My sister, Amy, and her husband came over for dinner a few nights back and they brought a short stack of fresh vinyl – shrink-wrapped, re-releases and some newly released. We listened to all of one, one side of two others and just one track from a fourth. Not every record works as a setting for conversation and isn’t that really what “over for dinner” means? We need a pretext for conversation.
The next morning I asked Howie” if he could send me a photo of the eight records so we could stream them. He sent this video and I made a playlist of the songs. I couldn’t find the compilation, “When the Rain Turns Into Snow” (I like it when some things just aren’t available to stream). We listened in our living room, in the car and in the kitchen while we separated cardamom seeds from their pods for a recipe.
Andrew Hill “Judgement” on the fabled Blue Note label featuring Bobby Hutchinson on vibes, Richard Davis on bass and Elvin Jones on drums. The way Andrew Hill plays piano he could’ve almost done this date himself. He states the melody, goes on flights of fancy while staying fiercely grounded and carries on a dialog with his own counter-rhythmic, melodic lines. The earthy Elvin Jones and Richard Davis on drums and bass are a perfect compliment and they make this release a masterwork.
Coleman Hawkins “and confreres” (Oscar Peterson Trio and Roy Eldridge) is a curious release. Hawkins horn sounds so rich and the natural reverb they used on it makes it a study in late fifties recording techniques but the bass and drums get lost on some tracks. Almost sounds like they were doing overdubbing back then. The song “Cocktails for Two” transports you and your date to one of those small tables in a smokey, late fifties nightclub .
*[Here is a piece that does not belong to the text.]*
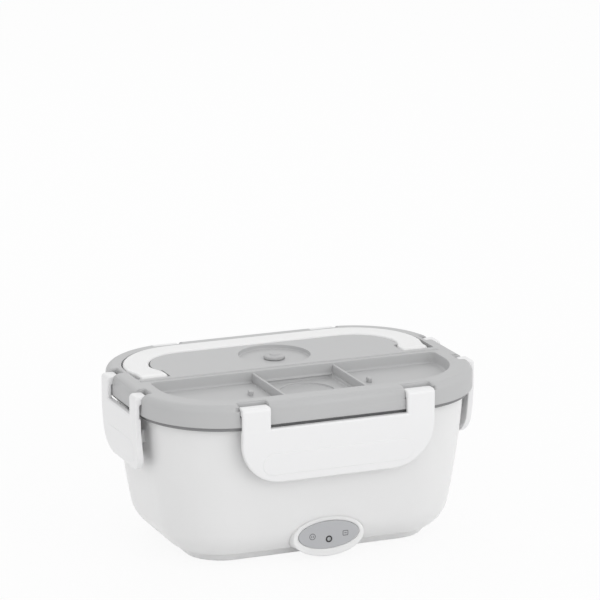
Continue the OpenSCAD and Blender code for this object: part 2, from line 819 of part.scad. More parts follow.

I had never heard of Muriel Grossmann. Her “Breakthrough” lp is dated 2025 but the opening song, “Already Here,” had me convinced this was something I missed back in the modal jazz heyday of spiritual jazz – Alice Coltrane, Joe Henderson and Pharaoh Sanders etc.
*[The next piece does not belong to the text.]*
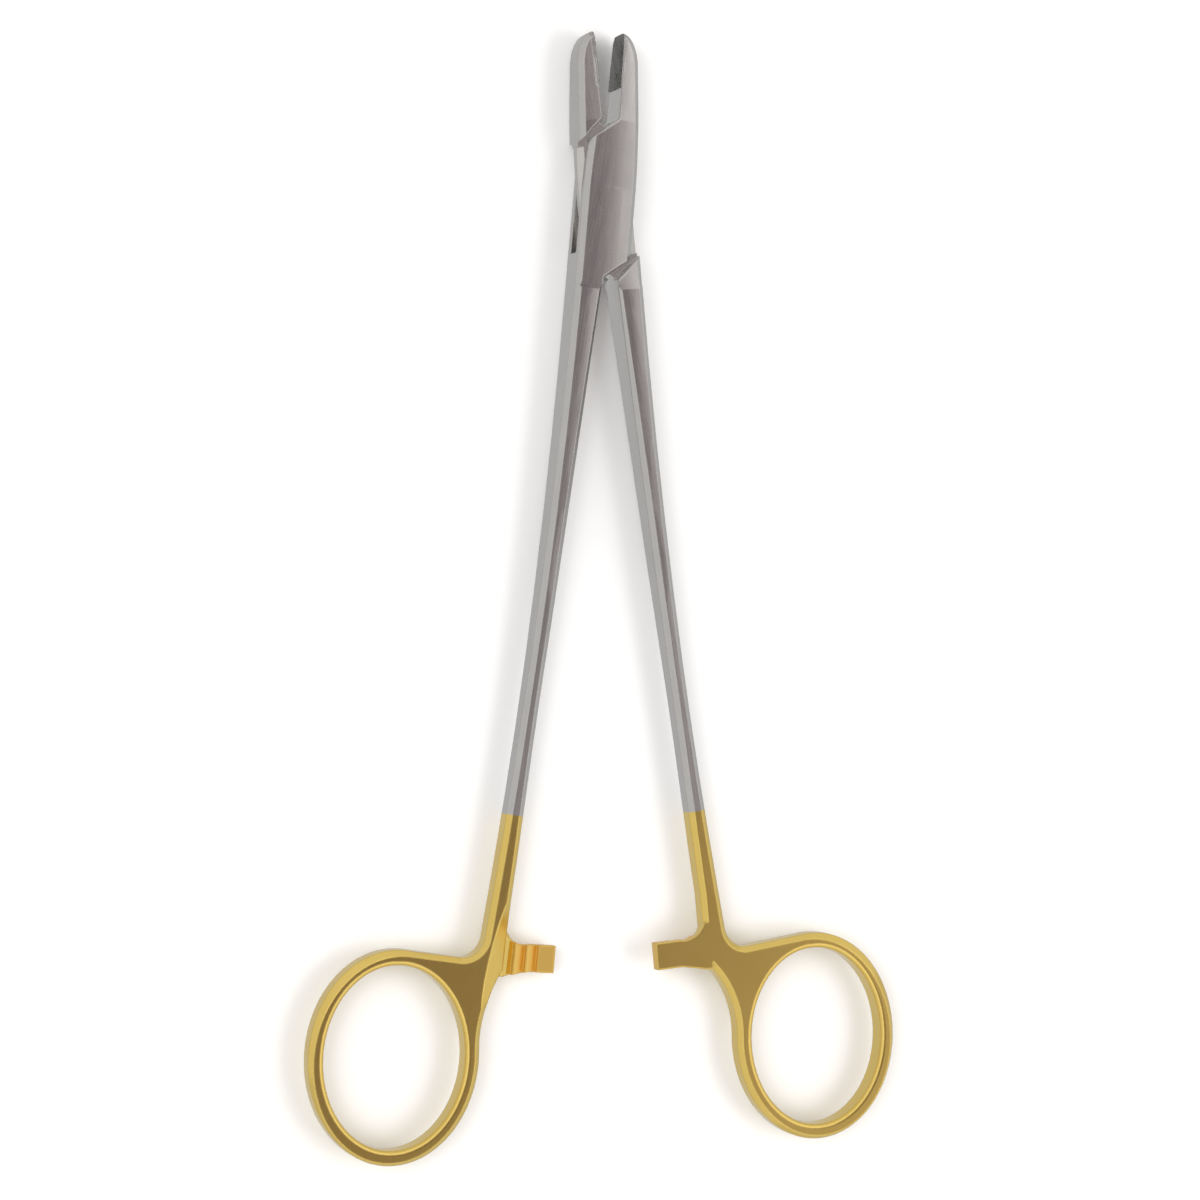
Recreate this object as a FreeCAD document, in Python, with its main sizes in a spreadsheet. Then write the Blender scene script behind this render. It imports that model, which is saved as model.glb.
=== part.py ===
import FreeCAD, Part
import math
import os
from FreeCAD import Placement, Rotation, Vector

# Surgical needle holder with a box lock, lying flat, in millimetres.
# +X is to the right, +Y runs to the jaw tips and +Z is up.
# The origin is on the pivot axis, at the underside of the box.
# Both arms are drawn closed, and each is then turned by half the opening angle.

SIZES = [
    # Box lock and its pin
    ("opening_angle", 10.5),
    ("box_thickness", 6.4),
    ("box_half_width", 4.4),
    ("box_side_length", 8.9),
    ("box_peak_length", 12.6),
    ("slot_height", 2.6),
    ("tongue_bevel", 1.3),
    ("tongue_slope", 0.6),
    ("tongue_end_gap", 0.3),
    ("running_clearance", 0.06),
    ("shoulder_clearance", 0.2),
    ("pin_diameter", 3.2),
    ("pin_clearance", 0.04),
    ("pin_head_diameter", 3.8),
    ("pin_head_depth", 0.6),
    # Jaws and their hard metal inserts
    ("flank_start", 2.0),
    ("flank_power", 1.5),
    ("jaw_length", 26.7),
    ("jaw_half_width", 3.2),
    ("jaw_nose_length", 6.2),
    ("jaw_tip_thickness", 5.0),
    ("jaw_relief", 0.35),
    ("crotch_radius", 0.8),
    ("shoulder_bevel", 0.3),
    ("insert_length", 8.7),
    ("insert_depth", 0.6),
    ("insert_gap", 0.05),
    # Shanks
    ("shank_start", 14.0),
    ("shank_length", 112.0),
    ("shank_end_offset", 9.0),
    ("shank_width", 2.5),
    ("shank_gap", 0.3),
    ("taper_length", 70.0),
    ("handle_thickness", 4.0),
    ("edge_bevel", 0.8),
    ("face_crown", 0.06),
    ("crown_fade", 0.9),
    ("neck_blend", 0.25),
    ("bevel_start", 0.5),
    ("bevel_blend", 0.25),
    # Finger rings
    ("ring_offset", 22.6),
    ("ring_drop", 25.1),
    ("ring_hole_width", 22.8),
    ("ring_hole_height", 28.7),
    ("ring_wall", 2.4),
    ("ring_tilt", 2.6),
    ("right_ring_shift", 1.2),
    ("web_dip", 0.7),
    ("web_angle", 4.0),
    ("neck_width", 3.2),
    ("neck_fillet", 3.6),
    ("hole_rounding", 0.7),
    # Ratchet bars and teeth
    ("ratchet_drop", 8.7),
    ("ratchet_height", 4.3),
    ("ratchet_reach", 2.75),
    ("ratchet_clearance", 0.1),
    ("ratchet_root", 2.2),
    ("tooth_count", 3),
    ("tooth_pitch", 2.0),
    ("tooth_depth", 0.75),
    ("tooth_share", 0.85),
    ("tooth_land", 2.85),
    ("facet_width", 3.2),
    ("facet_length", 19.0),
    ("facet_end_inset", 3.25),
]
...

Albums like Jackie McLean’s “One Step Beyond” with Herbie Hancock and Tony Williams are the reason students still study jazz at schools like Eastman. I particularly like the expressive, shape-shifting “Ghost Town” where they slowed things down.
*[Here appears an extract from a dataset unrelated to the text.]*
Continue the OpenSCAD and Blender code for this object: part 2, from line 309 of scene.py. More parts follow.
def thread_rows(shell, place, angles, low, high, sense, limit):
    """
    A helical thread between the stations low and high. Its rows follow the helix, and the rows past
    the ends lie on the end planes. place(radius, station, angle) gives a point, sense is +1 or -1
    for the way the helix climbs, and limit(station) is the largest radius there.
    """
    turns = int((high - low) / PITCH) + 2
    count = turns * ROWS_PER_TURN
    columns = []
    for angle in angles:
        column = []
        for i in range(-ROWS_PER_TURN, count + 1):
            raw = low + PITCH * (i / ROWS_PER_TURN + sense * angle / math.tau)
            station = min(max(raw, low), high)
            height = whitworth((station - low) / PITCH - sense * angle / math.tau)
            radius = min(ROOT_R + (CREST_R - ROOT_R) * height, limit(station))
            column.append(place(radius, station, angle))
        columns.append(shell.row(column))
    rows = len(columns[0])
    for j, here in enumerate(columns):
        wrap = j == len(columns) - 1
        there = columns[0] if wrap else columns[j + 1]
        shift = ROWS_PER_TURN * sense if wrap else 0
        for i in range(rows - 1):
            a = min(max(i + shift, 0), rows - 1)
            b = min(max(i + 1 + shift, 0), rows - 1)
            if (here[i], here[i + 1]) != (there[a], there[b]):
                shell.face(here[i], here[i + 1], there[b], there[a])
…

Leroy Vinnegar’s “Leroy Walks Again” reminds you that a band is only as good as their bass player. Known as “The Walker,” he leads his quartet through a solid set of really enjoyable songs. I particularly liked “For Carl.”
Another bass player led disc, Emma Dayhuff’s “Innovation & Lineage: The Chicago Project,” is a live recording with Kahil El’Zabar drums, Dee Alexander on vocals and Isaiah Collier on sax and piano. This is right up my alley, a contemporary version of spiritual jazz. I love this record.
Saxophonist Charlie Mariano’s “Mirror” lp could have only been made in 1972, that cusp when jazz went rock and rock went jazz. Tony Levin plays electric bass, Airto Moreira play percussion and Asha Puthil (from Ornette’s “What Reason Could I Give” and “I’ve Waited All My Life”) sings on the title song. Here is a verse from the back of the lp.
MIRROR
Mirror
Of your mind
Wheels and gears
Spinning ’round and ’round Look out for diamonds
You don’t need them
What for?
They can’t help you
Find the rainbow’s end
Open your third eye
You might hear some of these records on Magic Records.
1 Comment
That’s a sweet selection of music for dinner. Wife got me Hutcherson’s Total Eclipse for my birthday. Howard Land on sax on that. Sweet album. If I was made of money I’d get more of his earlier albums.